-- start --

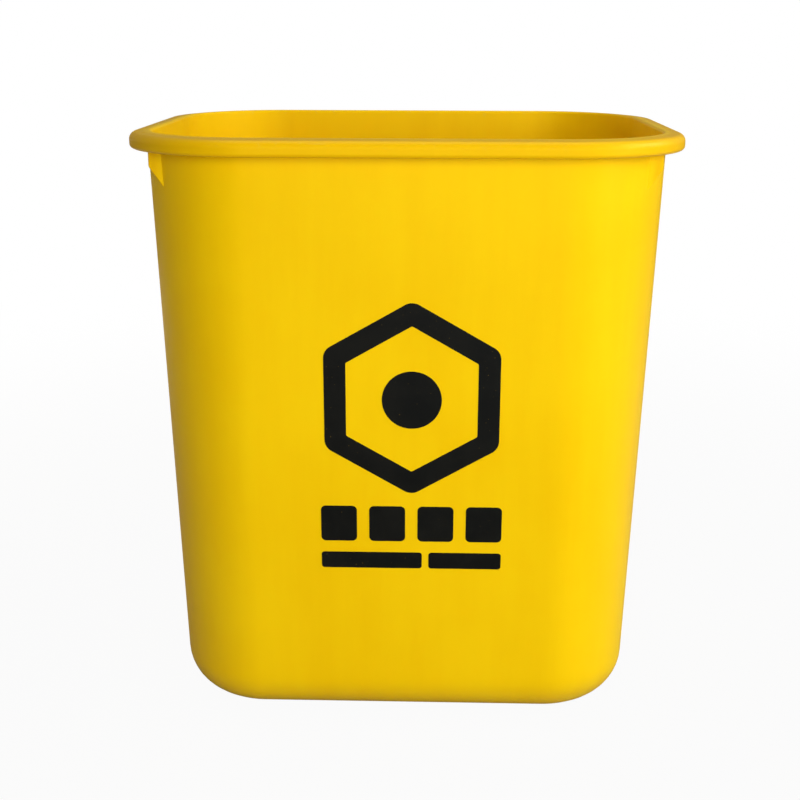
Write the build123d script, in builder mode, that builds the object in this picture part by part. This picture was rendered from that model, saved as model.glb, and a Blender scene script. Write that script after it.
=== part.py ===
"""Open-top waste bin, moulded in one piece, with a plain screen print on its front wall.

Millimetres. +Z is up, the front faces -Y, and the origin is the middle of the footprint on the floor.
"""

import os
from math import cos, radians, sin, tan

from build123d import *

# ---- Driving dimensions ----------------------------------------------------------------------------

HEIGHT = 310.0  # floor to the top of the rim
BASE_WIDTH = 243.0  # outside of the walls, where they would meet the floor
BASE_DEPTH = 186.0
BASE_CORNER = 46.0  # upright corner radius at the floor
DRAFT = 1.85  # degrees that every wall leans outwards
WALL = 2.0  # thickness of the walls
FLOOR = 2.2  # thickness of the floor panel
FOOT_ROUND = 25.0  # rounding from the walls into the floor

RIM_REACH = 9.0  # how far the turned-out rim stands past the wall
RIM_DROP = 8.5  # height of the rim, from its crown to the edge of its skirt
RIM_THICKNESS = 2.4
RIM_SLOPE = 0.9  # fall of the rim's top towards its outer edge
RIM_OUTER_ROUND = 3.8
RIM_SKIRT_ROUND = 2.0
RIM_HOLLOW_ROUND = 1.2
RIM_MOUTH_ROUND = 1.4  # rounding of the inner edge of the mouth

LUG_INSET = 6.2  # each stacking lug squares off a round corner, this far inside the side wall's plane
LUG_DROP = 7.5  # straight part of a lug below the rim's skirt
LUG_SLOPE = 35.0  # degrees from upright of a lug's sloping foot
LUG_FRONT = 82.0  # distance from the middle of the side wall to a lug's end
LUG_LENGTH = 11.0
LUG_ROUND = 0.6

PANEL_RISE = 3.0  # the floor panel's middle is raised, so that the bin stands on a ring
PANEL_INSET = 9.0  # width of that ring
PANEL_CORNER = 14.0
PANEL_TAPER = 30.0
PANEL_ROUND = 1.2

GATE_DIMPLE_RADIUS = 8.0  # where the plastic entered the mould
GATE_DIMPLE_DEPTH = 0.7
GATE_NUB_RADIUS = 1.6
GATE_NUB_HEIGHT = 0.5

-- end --

What this task involves: Return exactly the lines that run from the top of the listing above to the line containing "its front wall.", please, keeping both end lines and leaving out everything else.

Output of the task:
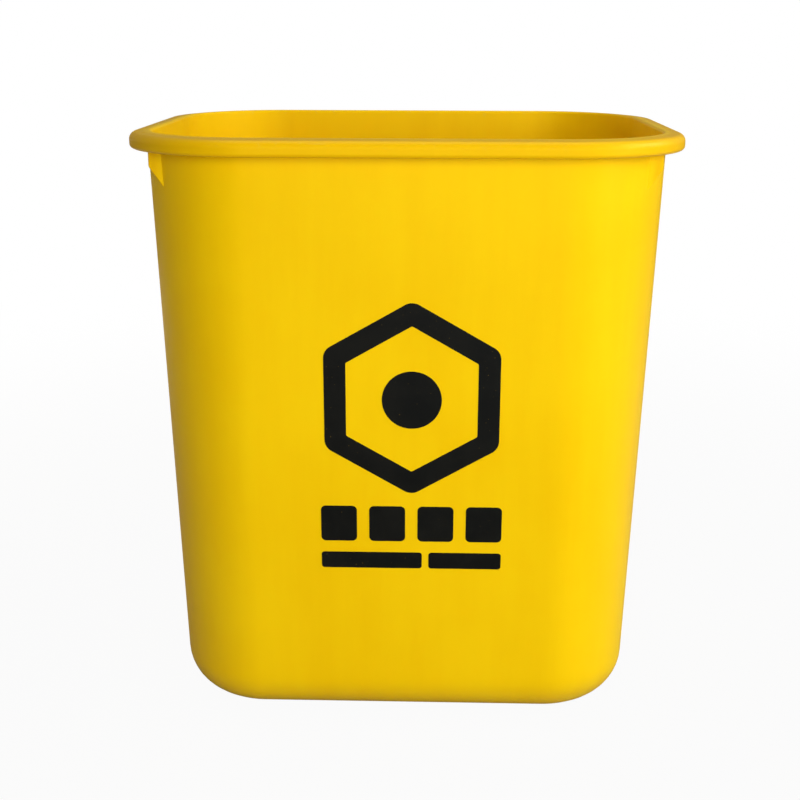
Write the build123d script, in builder mode, that builds the object in this picture part by part. This picture was rendered from that model, saved as model.glb, and a Blender scene script. Write that script after it.
=== part.py ===
"""Open-top waste bin, moulded in one piece, with a plain screen print on its front wall.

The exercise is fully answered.